▸ **Stated task**: Repeat the whole listing below, word for word.

------ Data excerpt ------

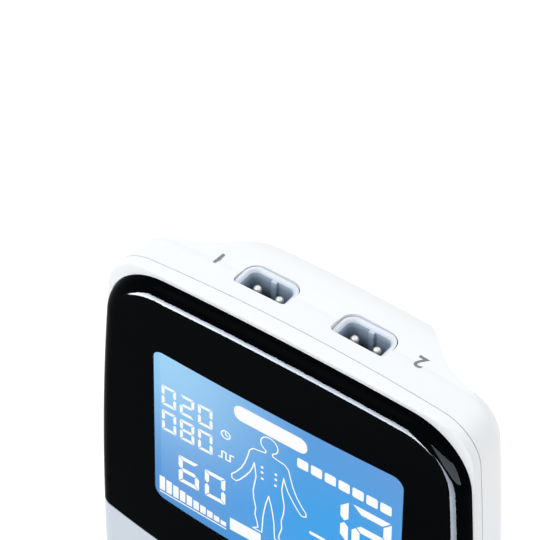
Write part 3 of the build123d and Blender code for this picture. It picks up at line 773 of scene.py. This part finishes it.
# ---- case ----
@dataclass
class Case:
    """The two halves of the case, with the channel numbers printed beside the sockets."""

    number_height: float = 2.3
    # How bold the numbers are, as a share of their size.
    number_weight: float = 0.022
    # How far each number stands from the middle.
    number_x: float = 16.3
    # Where the numbers stand between front and back.
    number_y: float = 5.3

    def build(self) -> None:
        """Finish the shells and screws and print the numbers."""
        WHITE_ABS.dress("front_shell", "rear_shell")
        ZINC_STEEL.dress("case_screws", "board_screws")
        for text, side in (("1", -1), ("2", 1)):
            self.print_number(text, side)

    def print_number(self, text: str, side: int) -> None:
        """Print a channel's number on the top end, to be read from the back.

        Args:
            text: The number.
            side: -1 for the left socket, 1 for the right.
        """
        mesh = number_mesh(text, self.number_height, self.number_weight, GREY_INK.material())
        _, high = box_mm("rear_shell")
        place = Matrix.Translation((side * self.number_x, self.number_y, high.z))
        settle(mesh, place, Matrix.Rotation(math.pi, 4, "Z"))
        lay_on(mesh, "rear_shell", Vector((0, 0, -1)))
        add_piece(f"channel_{text}_number", mesh, CASE_BODY)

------

▸ **Result of this exercise**:
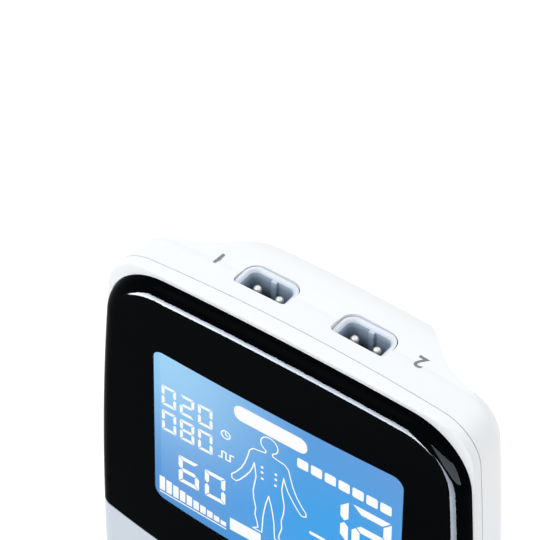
Write part 3 of the build123d and Blender code for this picture. It picks up at line 773 of scene.py. This part finishes it.
# ---- case ----
@dataclass
class Case:
    """The two halves of the case, with the channel numbers printed beside the sockets."""

    number_height: float = 2.3
    # How bold the numbers are, as a share of their size.
    number_weight: float = 0.022
    # How far each number stands from the middle.
    number_x: float = 16.3
    # Where the numbers stand between front and back.
    number_y: float = 5.3

    def build(self) -> None:
        """Finish the shells and screws and print the numbers."""
        WHITE_ABS.dress("front_shell", "rear_shell")
        ZINC_STEEL.dress("case_screws", "board_screws")
        for text, side in (("1", -1), ("2", 1)):
            self.print_number(text, side)

    def print_number(self, text: str, side: int) -> None:
        """Print a channel's number on the top end, to be read from the back.

        Args:
            text: The number.
            side: -1 for the left socket, 1 for the right.
        """
        mesh = number_mesh(text, self.number_height, self.number_weight, GREY_INK.material())
        _, high = box_mm("rear_shell")
        place = Matrix.Translation((side * self.number_x, self.number_y, high.z))
        settle(mesh, place, Matrix.Rotation(math.pi, 4, "Z"))
        lay_on(mesh, "rear_shell", Vector((0, 0, -1)))
        add_piece(f"channel_{text}_number", mesh, CASE_BODY)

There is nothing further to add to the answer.